De facto, só um regime apodrecido por sete anos de ocupação e numa sociedade desesperada, poderia voltar à ribalta este agente norte-americano.
Em 2010, o primeiro-ministro Allawi é o mínimo denominador comum de uma heterogénea coligação de partidos. Em 2004, foi o rosto iraquiano do massacre de Falluja, reintroduziu a pena de morte e expulsou do país a cadeia de televisão Al-Jazeera. Mas para conhecer Iyad Allawi, vale a pena recuar um pouco mais.
Durante anos, até à decisão de ocupar militarmente o Iraque, o Departamento de Estado e a CIA cultivaram a estratégia do golpe palaciano que derrubaria Saddam. Nessa linha, alimentaram sistematicamente todo o tipo de baasistas caídos em desgraça, desertores dos serviços secretos e das forças armadas. Durante anos, Iyad Allawi liderou o principal desses grupos, o Acordo Nacional Iraquiano (ANI), que ainda hoje é o seu partido. O próprio Allawi vem da hierarquia do Partido Baas. Foi responsável das relações europeias do partido entre 1971 e 1975, que acumulava com as actividades londrinas da polícia secreta iraquiana, a Mukabarat. Segundo a New Yorker, Allawi ocupava-se da perseguição e eliminação de dissidentes iraquianos no exílio. Os outros dirigentes do ANI apresentam currículos igualmente prestigiantes: Sali Omar al-Tikriti foi dirigente do Conselho Revolucionário de Saddam, supervisor de enforcamentos públicos em Bagdade no anos 70 e depois embaixador na ONU. Nuri Al-Badran, cunhado de Allawi, foi embaixador em Moscovo. Já nos anos 90, o ANI relatava a Washington as suas actividades no interior do Iraque: atentados contra civis, que responsáveis da CIA lembram ao New York Times - bombas num cinema e contra um autocarro de passageiros em Bagdade.

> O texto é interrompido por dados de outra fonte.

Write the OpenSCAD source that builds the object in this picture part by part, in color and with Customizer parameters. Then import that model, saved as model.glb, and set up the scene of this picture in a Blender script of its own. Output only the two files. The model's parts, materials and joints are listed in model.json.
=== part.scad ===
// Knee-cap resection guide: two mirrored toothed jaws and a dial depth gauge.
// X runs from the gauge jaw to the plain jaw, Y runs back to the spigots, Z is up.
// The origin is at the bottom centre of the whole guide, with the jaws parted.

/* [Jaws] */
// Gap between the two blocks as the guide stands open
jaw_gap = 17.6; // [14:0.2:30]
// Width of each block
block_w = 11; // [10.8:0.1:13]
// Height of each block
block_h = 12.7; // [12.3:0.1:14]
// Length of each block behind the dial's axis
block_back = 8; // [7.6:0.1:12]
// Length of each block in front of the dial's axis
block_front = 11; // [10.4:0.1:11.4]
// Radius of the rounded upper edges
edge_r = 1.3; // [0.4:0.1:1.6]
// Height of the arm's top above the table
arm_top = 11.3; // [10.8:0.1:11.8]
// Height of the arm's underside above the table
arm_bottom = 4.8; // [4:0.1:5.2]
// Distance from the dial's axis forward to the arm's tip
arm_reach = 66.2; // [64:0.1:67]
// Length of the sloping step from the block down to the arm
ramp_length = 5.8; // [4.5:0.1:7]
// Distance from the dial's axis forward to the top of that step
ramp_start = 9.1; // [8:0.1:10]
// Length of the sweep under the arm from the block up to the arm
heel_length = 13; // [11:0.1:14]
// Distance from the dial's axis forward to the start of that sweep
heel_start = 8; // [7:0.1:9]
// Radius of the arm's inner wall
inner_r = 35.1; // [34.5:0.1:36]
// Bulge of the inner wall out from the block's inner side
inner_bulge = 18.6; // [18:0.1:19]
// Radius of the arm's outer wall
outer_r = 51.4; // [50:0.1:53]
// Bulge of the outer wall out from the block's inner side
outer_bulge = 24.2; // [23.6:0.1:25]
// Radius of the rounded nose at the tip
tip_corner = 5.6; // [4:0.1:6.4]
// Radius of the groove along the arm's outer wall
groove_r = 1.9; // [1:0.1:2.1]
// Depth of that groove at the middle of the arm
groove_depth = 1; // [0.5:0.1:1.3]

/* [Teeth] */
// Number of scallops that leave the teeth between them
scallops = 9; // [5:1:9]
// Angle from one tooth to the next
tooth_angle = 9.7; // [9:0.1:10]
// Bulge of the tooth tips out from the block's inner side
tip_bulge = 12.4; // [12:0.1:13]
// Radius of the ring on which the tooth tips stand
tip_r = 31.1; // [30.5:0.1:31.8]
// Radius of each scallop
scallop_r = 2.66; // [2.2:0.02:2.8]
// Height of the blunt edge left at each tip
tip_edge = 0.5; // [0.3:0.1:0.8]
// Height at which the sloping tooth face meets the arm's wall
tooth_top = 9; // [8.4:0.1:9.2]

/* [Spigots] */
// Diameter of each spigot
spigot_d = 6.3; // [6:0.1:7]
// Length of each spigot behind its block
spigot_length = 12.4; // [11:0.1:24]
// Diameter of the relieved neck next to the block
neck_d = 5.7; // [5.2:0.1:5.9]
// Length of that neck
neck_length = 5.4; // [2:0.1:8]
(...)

Ainda segundo o New York Times, Allawi estava na folha de pagamentos da CIA desde 1992. Washington contava com o ANI como centro de uma rede iraquiana que assegurasse a continuidade de um regime autoritário sem Saddam, mas os serviços secretos iraquianos abortaram sempre as suas débeis tentativas. Em 1996, as suas movimentações foram infiltradas pela Mukabarat, resultando numa vaga execuções e no fracasso total. O ANI passou a dedicar-se então ao tráfico de histórias. Segundo a Newsweek, a fábula das armas de destruição massiva capazes de atingir Londres em 45 minutos teve a sua origem no partido de Allawi. A mudança de ramo foi um sucesso: o rol de mentiras foi comprado pelos Estados Unidos e Allawi, com os seus amigos, sempre se sentaram nos palácios de Bagdade.

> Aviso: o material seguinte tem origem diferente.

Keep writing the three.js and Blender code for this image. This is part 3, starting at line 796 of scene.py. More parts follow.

Em Junho de 2004, pouco antes de o então embaixador norte-americano no Iraque John Negroponte o instalar pela primeira vez à cabeça do governo, Allawi foi notícia nos dois jornais de referência da Austrália (The Age e Sidney Morning Herald). Numa visita a uma esquadra de polícia em Bagdade, Allawi teria executado a sangue-frio seis membros da resistência iraquiana . Para dar o exemplo. As testemunhas foram demasiadas para o crime não se saber. O episódio podia ter-lhe custado a carreira, não fossem tão fortes os seus protectores. Pouco depois, Allawi desembarcava em Londres. Era convidado de honra de Tony Blair no congresso do Partido Trabalhista.
O currículo desta personagem põe a ridículo os elogios à "democracia iraquiana" nascida da devastação do Iraque. Esta guerra foi o primeiro grande crime do imperialismo no século XXI. Disso sim, surgem sempre novas provas. Do mais ínfimo dos seus episódios ao mais patético dos seus protagonistas.
Jorge Costa é dirigente do Bloco e autor, com Francisco Louçã, de "A Globalização Armada" (ed. Afrontamento)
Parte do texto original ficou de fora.